Writing is deliberate. I don’t suddenly find myself writing something meaningful in Slack or in a Github issue. I need to have a certain message that I feel it’s important to be delivered, some sort of inner mission. Other times, I have a problem that keeps revolving in my head, that seems to bounce around without control or direction. I force myself to pause and begin to write it all down – things suddenly start to cluster, structure emerges, and conflicting ideas either gain clarity and strength or end up in the trash bin of my conscious mind.
Writing is hard. I tend to write in a conversational style, the same way I (would like to) speak. Before I feel ready to write it all down, I need to have a firm grasp on the whole thing in my head. So the prequel to my writing are endless conversations with myself; arguments are being fought and lost, ideas get stripped down, buried, resurrected and/or expanded; new storylines come into view, and old ones get abandoned – all this is quite energy intensive. Fortunately, once I start writing, the words seem to flow, and things take shape rather quickly.
Writing is thinking. For me, writing is an extension of my thought processes. Often I find myself stuck in vicious cycles of conflicting ideas. This is when writing it all down comes to the rescue and helps me square things with myself. Through the process of expressing my thoughts, I gain a clearer picture of the problem at hand, while also testing the validity of various arguments. I (almost) manage to detach from my own ideas and see them for what they really are.
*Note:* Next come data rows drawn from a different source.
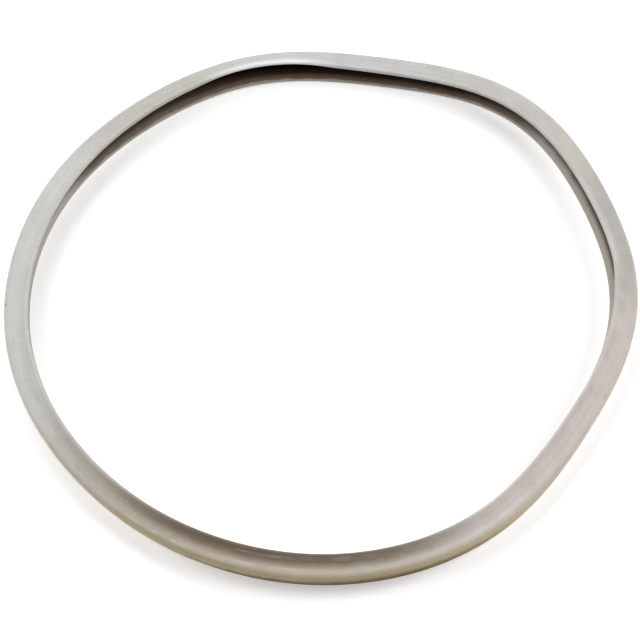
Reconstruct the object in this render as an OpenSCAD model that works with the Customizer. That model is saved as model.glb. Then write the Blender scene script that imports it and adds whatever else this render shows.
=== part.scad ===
// Sealing ring of a stovetop pressure cooker, as it lies on a table after use.
// One moulded piece of silicone: an outer wall with two lips that flare apart and
// reach inwards, so its section is a C that opens towards the centre.
// Millimetres, +Z up. The origin is the centre of the ring's footprint, on the table.

/* [Ring] */
// Mean outside diameter
ring_d = 235; // [180:1:300]
// Height of the outer wall, over both of its rounded corners
wall_h = 6.1; // [5.8:0.1:9]
// Thickness of the outer wall
wall_t = 2.6; // [2:0.1:3.6]
// Radius of the two outer corners
corner_r = 2; // [0.6:0.1:2.8]
// Radius of the hollow between the lips, at the back
back_r = 0.9; // [0.3:0.1:0.9]

/* [Lips] */
// Reach of the upper lip, from the outside of the wall to its tip
upper_reach = 9.2; // [8:0.1:12]
// Reach of the lower lip, from the outside of the wall to its tip
lower_reach = 9.5; // [8:0.1:12]
// Rise of a lip's face from the wall to its tip
lip_flare = 2.4; // [0:0.1:3]
// Thickness of a lip where it leaves the wall
lip_root_t = 1.9; // [1.4:0.1:2]
// Thickness of a lip at its tip
lip_tip_t = 1.6; // [1:0.1:1.8]
// How late along its reach a lip curves away (1 is a straight lip)
lip_bend = 2.4; // [1:0.1:3]

/* [Out of round] */
// Size of the two-lobed wave in the ring's radius
round_2 = 2; // [0:0.05:4]
// Direction of one of its lobes
round_2_at = 26; // [-180:1:180]
// Size of the three-lobed wave
round_3 = 1.85; // [0:0.05:4]
// Direction of one of its lobes
round_3_at = 36; // [-180:1:180]
// Size of the four-lobed wave
round_4 = 0.75; // [0:0.05:2]
// Direction of one of its lobes
round_4_at = 13; // [-180:1:180]
// Size of the five-lobed wave
round_5 = 0.25; // [0:0.05:1.5]
// Direction of one of its lobes
round_5_at = -20; // [-180:1:180]
// Size of the six-lobed wave
round_6 = 0.75; // [0:0.05:1]
// Direction of one of its lobes
round_6_at = -7; // [-180:1:180]
// Size of the seven-lobed wave
round_7 = 0.6; // [0:0.05:0.8]
// Direction of one of its lobes
round_7_at = -2; // [-180:1:180]
// Size of the eight-lobed wave
round_8 = 0.25; // [0:0.05:0.6]
// Direction of one of its lobes
round_8_at = 4; // [-180:1:180]

/* [Off the table] */
// Lean of the whole ring, as the rise at its high side
lean = 0.85; // [0:0.05:3]
// Direction of the high side
lean_at = -22; // [-180:1:180]
// Size of the two-lobed wave in the ring's height
height_2 = 0.6; // [0:0.05:3]
// Direction of one of its high places
height_2_at = 63; // [-180:1:180]
// Size of the three-lobed wave in the ring's height
height_3 = 1.6; // [0:0.05:3]
// Direction of one of its high places
height_3_at = 30; // [-180:1:180]

/* [Roll of the section] */
// Size in degrees of the two-lobed roll, which lifts the tips of the lips
roll_2 = 4.5; // [0:0.1:8]
// Direction of one of its highest places
roll_2_at = 19; // [-180:1:180]
// Size in degrees of the three-lobed roll
roll_3 = 7.4; // [0:0.1:10]
// Direction of one of its highest places
roll_3_at = -11; // [-180:1:180]
// Size in degrees of the four-lobed roll
roll_4 = 1.5; // [0:0.1:5]
// Direction of one of its highest places
roll_4_at = 21; // [-180:1:180]

/* [Fineness] */
// Number of sections round the ring
stations = 180; // [96:4:188]

/* [Hidden] */
silicone_grey = "#BDBBB5";

// Each wave is [lobes, size, direction of a lobe].
radius_waves = [
    [2, round_2, round_2_at],
    [3, round_3, round_3_at],
    [4, round_4, round_4_at],
    [5, round_5, round_5_at],
    [6, round_6, round_6_at],
    [7, round_7, round_7_at],
    [8, round_8, round_8_at]
];
height_waves = [
    [1, lean, lean_at],
    [2, height_2, height_2_at],
    [3, height_3, height_3_at]
];
roll_waves = [
    [2, roll_2, roll_2_at],
    [3, roll_3, roll_3_at],
    [4, roll_4, roll_4_at]
];

function sum(v, i = 0) = i < len(v) ? v[i] + sum(v, i + 1) : 0;
function waves_at(waves, a) = sum([for (w = waves) w[1] * cos(w[0] * (a - w[2]))]);
function waves_slope(waves, a) = sum([for (w = waves) -w[0] * w[1] * sin(w[0] * (a - w[2]))]);
function arc(centre, r, from, to, steps) =
    [for (i = [0:steps]) centre + r * [cos(from + (to - from) * i / steps), sin(from + (to - from) * i / steps)]];

// One half of the section, drawn for the upper lip: x runs inwards from the outside
// of the wall, y runs up from the middle of the wall.
corner_steps = 3;
face_steps = 4;
tip_steps = 4;
inside_steps = 3;
inside_bend = 1.8;
back_steps = 2;
half_h = wall_h / 2;
tip_r = lip_tip_t / 2;
root_y = half_h - lip_root_t;

function tip_angle(reach) = atan(lip_bend * lip_flare / (reach - tip_r - corner_r));
function face_end(reach) = reach - tip_r - tip_r * sin(tip_angle(reach));
function tip_centre(reach) =
    [reach - tip_r, half_h + lip_flare - tip_r * cos(tip_angle(reach))];
function lip_face(reach) =
    [for (i = [1:face_steps - 1])
        let (s = i / face_steps)
        [corner_r + (face_end(reach) - corner_r) * s, half_h + lip_flare * pow(s, lip_bend)]];
function lip_tip(reach) =
    arc(tip_centre(reach), tip_r, 90 + tip_angle(reach), tip_angle(reach) - 90, tip_steps);
function lip_inside(from, to) =
    [for (i = [inside_steps - 1:-1:1])
        let (s = i / inside_steps)
        [to[0] + (from[0] - to[0]) * s, to[1] + (from[1] - to[1]) * pow(s, inside_bend)]];
function half_section(reach) = concat(
    arc([corner_r, half_h - corner_r], corner_r, 180, 90, corner_steps),
    lip_face(reach),
    lip_tip(reach),
    lip_inside(lip_tip(reach)[tip_steps], [wall_t + back_r, root_y]),
    arc([wall_t + back_r, root_y - back_r], back_r, 90, 180, back_steps)
);

function flipped(points) = [for (i = [len(points) - 1:-1:0]) [points[i][0], -points[i][1]]];
section = concat(half_section(upper_reach), flipped(half_section(lower_reach)));

// The section at angle a, turned to face outwards and rolled, then set on the ring.
function section_at(a) =
    let (
        r = ring_d / 2 + waves_at(radius_waves, a),
        facing = a - atan(waves_slope(radius_waves, a) / r),
        roll = waves_at(roll_waves, a),
        out = [cos(facing), sin(facing), 0],
        up = [0, 0, 1],
        inward = up * sin(roll) - out * cos(roll),
        upward = up * cos(roll) + out * sin(roll),
        place = [r * cos(a), r * sin(a), waves_at(height_waves, a)]
    )
    [for (p = section) place + inward * p[0] + upward * p[1]];

ring_points = [for (i = [0:stations - 1]) each section_at(360 * i / stations)];
side = len(section);
ring_faces = [
    for (i = [0:stations - 1], j = [0:side - 1])
        let (
            i2 = (i + 1) % stations,
            j2 = (j + 1) % side,
            a = i * side + j,
            b = i2 * side + j,
            c = i2 * side + j2,
            d = i * side + j2
        )
        each [[a, b, c], [a, c, d]]
];
function middle(axis) =
    let (v = [for (p = ring_points) p[axis]])
    (min(v) + max(v)) / 2;
floor_z = min([for (p = ring_points) p[2]]);

module sealing_ring() {
    color(silicone_grey)
    translate([-middle(0), -middle(1), -floor_z])
    polyhedron(points = ring_points, faces = ring_faces, convexity = 6);
}

sealing_ring();
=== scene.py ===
from math import atan, cos, degrees, dist, pi, radians, sin

import bmesh
import bpy
from mathutils import Matrix, Vector


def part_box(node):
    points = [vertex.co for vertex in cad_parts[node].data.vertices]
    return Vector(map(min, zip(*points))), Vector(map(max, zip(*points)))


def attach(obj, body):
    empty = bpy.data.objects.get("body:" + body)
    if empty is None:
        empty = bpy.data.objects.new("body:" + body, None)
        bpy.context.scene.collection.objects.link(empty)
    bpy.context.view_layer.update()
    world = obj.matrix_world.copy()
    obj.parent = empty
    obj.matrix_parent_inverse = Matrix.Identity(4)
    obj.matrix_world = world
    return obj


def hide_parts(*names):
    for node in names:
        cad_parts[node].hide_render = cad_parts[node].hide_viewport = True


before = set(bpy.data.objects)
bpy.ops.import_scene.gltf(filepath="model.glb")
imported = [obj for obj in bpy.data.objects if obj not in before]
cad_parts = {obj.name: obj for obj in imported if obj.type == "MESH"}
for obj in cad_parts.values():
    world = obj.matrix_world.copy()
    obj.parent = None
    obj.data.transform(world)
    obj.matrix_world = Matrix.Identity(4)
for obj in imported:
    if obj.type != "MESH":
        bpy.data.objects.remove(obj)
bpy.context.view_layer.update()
cad_low, cad_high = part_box("sealing_ring")


# ---------------------------------------------------------------------------
# Sealing ring
# One moulded piece of silicone: an outer wall with two thin lips that flare
# apart and reach inwards. Nothing is fastened to it. Years of heat and steam
# have left it slack, so it lies a little out of round and its lips roll.
# ---------------------------------------------------------------------------

MM = 0.001

# The ring and its section, as in the plain solid.
ring_d = 235 * MM
wall_h = 6.1 * MM
wall_t = 2.6 * MM
corner_r = 2.0 * MM
back_r = 0.9 * MM
upper_reach = 9.2 * MM
lower_reach = 9.5 * MM
lip_flare = 2.4 * MM
lip_root_t = 1.9 * MM
lip_tip_t = 1.6 * MM
lip_bend = 2.4
inside_bend = 1.8

# What moulding and use have added: a flash line, unevenness, and a nick in the outer corner.
flash_h = 0.12 * MM
wobble = 0.12 * MM
lip_flutter = 0.3 * MM
lip_give = 2.5
nick_size = 1.5 * MM
nick_depth = 0.6 * MM
nick_direction = radians(180.5)
nick_inwards = 0.3 * MM
nick_up = 1.9 * MM

# Fineness: points along each stretch of the section, and sections round the ring.
corner_steps = 6
face_steps = 10
tip_steps = 10
inner_steps = 6
back_steps = 5
sections_round = 1248

# Waves in the slack ring: lobes, size, direction of one lobe.
radius_waves = [
    (2, 2.0 * MM, radians(26)),
    (3, 1.85 * MM, radians(36)),
    (4, 0.75 * MM, radians(13)),
    (5, 0.25 * MM, radians(-20)),
    (6, 0.75 * MM, radians(-7)),
    (7, 0.6 * MM, radians(-2)),
    (8, 0.25 * MM, radians(4)),
]
height_waves = [
    (1, 0.85 * MM, radians(-22)),
    (2, 0.6 * MM, radians(63)),
    (3, 1.6 * MM, radians(30)),
]
roll_waves = [
    (2, radians(4.5), radians(19)),
    (3, radians(7.4), radians(-11)),
    (4, radians(1.5), radians(21)),
]
# Where the upper lip curls up or leans in: name, lift and lean of its tip, direction, half width.
lip_curls = [
    ("Curl", 1.8 * MM, 0.0, radians(102), radians(16)),
    ("Lean", -0.5 * MM, 0.9 * MM, radians(-6), radians(14)),
]


def arc(cx, cy, r, start, end, steps):
    angles = [radians(start + (end - start) * i / steps) for i in range(steps + 1)]
    return [(cx + r * cos(a), cy + r * sin(a)) for a in angles]


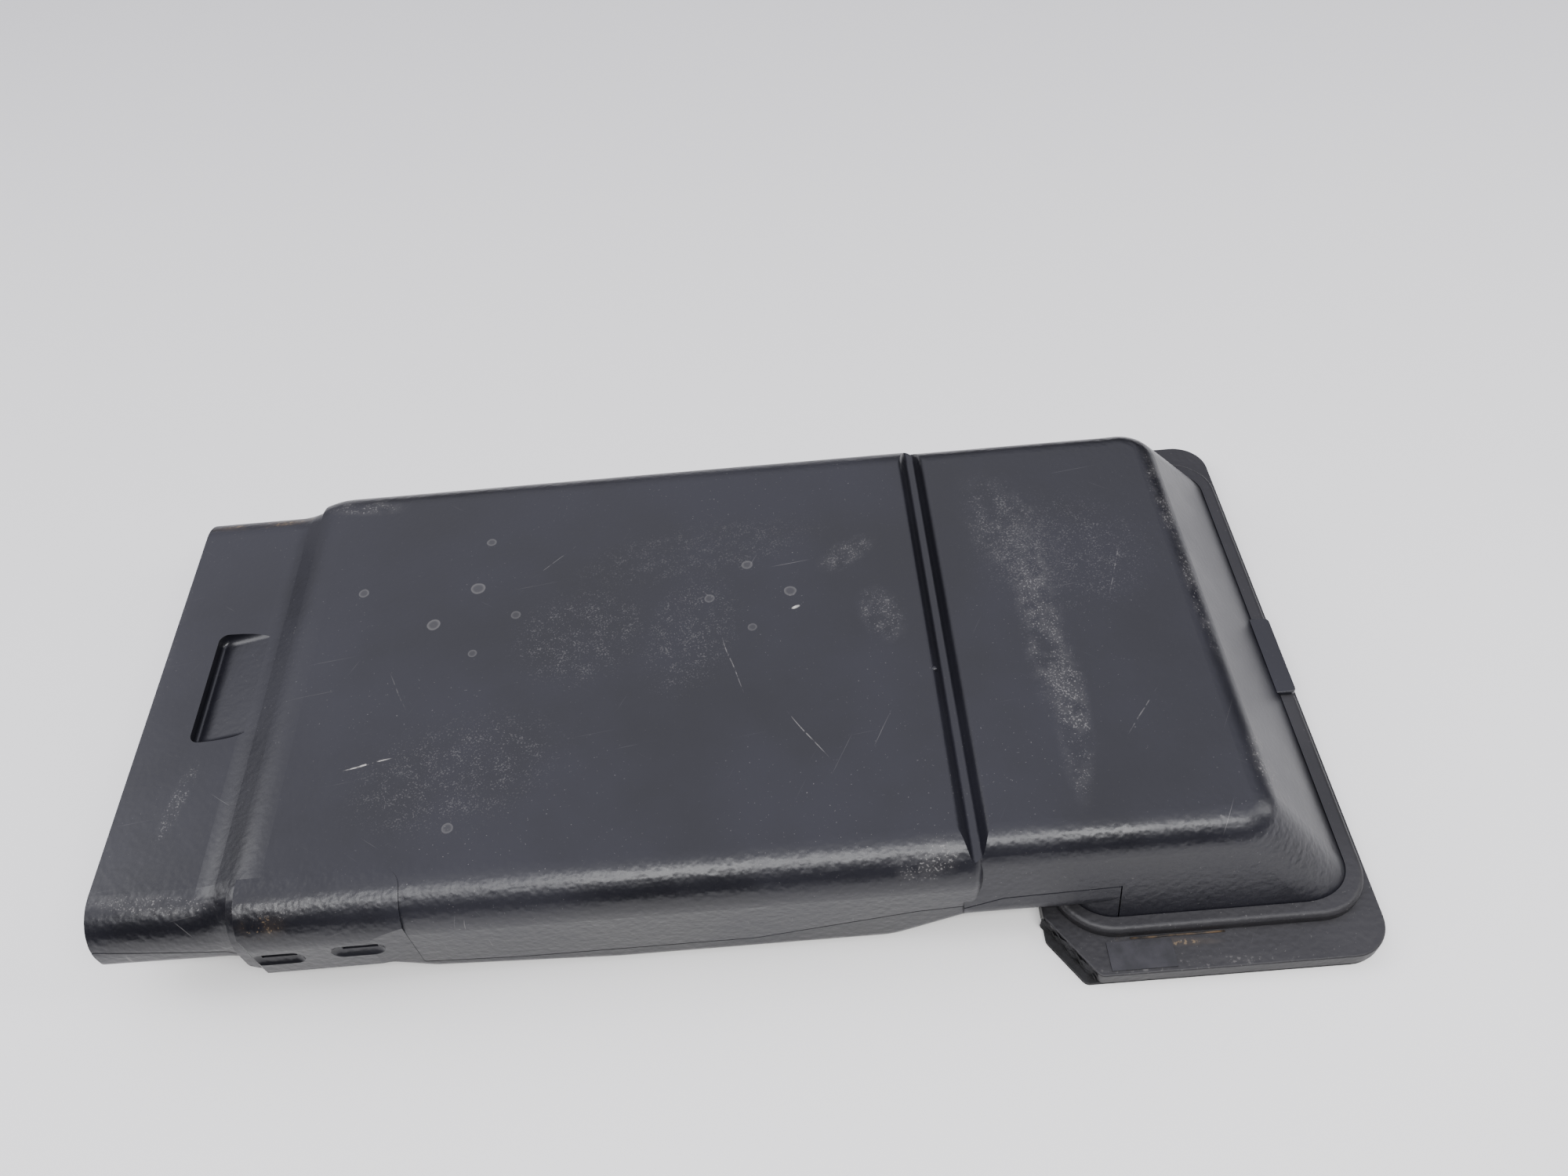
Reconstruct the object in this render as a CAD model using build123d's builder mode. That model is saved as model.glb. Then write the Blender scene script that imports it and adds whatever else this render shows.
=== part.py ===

Writing is selfish. I tend to write first and foremost for myself, for my own satisfaction, pride, or problem-solving endeavors. Even when the overlap between the target audience and me is marginal, I get to decide on the presumed characteristics of my readers. I am not a professional writer, so writing needs to be fun and challenging – I dread the (rare) occasions when I need to write something that is purposely impersonal and misaligned with my values. I treat my readers with respect and interest, but I don’t make it my mission to satisfy their expectations – I try to live up to mine first.
Writing is craft. After the initial deluge of thoughts that constitutes the first draft, I do a few more passes where I focus on finding the right words, the right metaphors, and comparisons. I try to find, and hopefully remove, blockages in the storyline, in the fluidity of sentences and phrases. I have a deep respect for words, for their power to help, but also get in the way – I don’t take this tool lightly, and do my best to honor it. Sometimes things seem to pop into place with ease, other times it a veritable tug of war.
Writing is mysterious. I sometimes seem to tap into some vein of inspiration and end up with coherent, enjoyable stories. Other times, my writing is convoluted and strained. Sadly, there are (a few) occasions when I just suck at it, and I probably shouldn’t hit that publish button. The truth is I am seldom conscious in which of these categories I find myself in – all I can do is hope for the best and take it one step at a time. I’ll let my future self be the judge of it. I am confident he will have learned to go easy on me and appreciate me for what I am today.
There you have it. I write because it liberates my mind, because it feeds my love of stories, and, ultimately, helps me think. I enjoy crafting words despite the hard work and the mysterious paths they take (me) at times.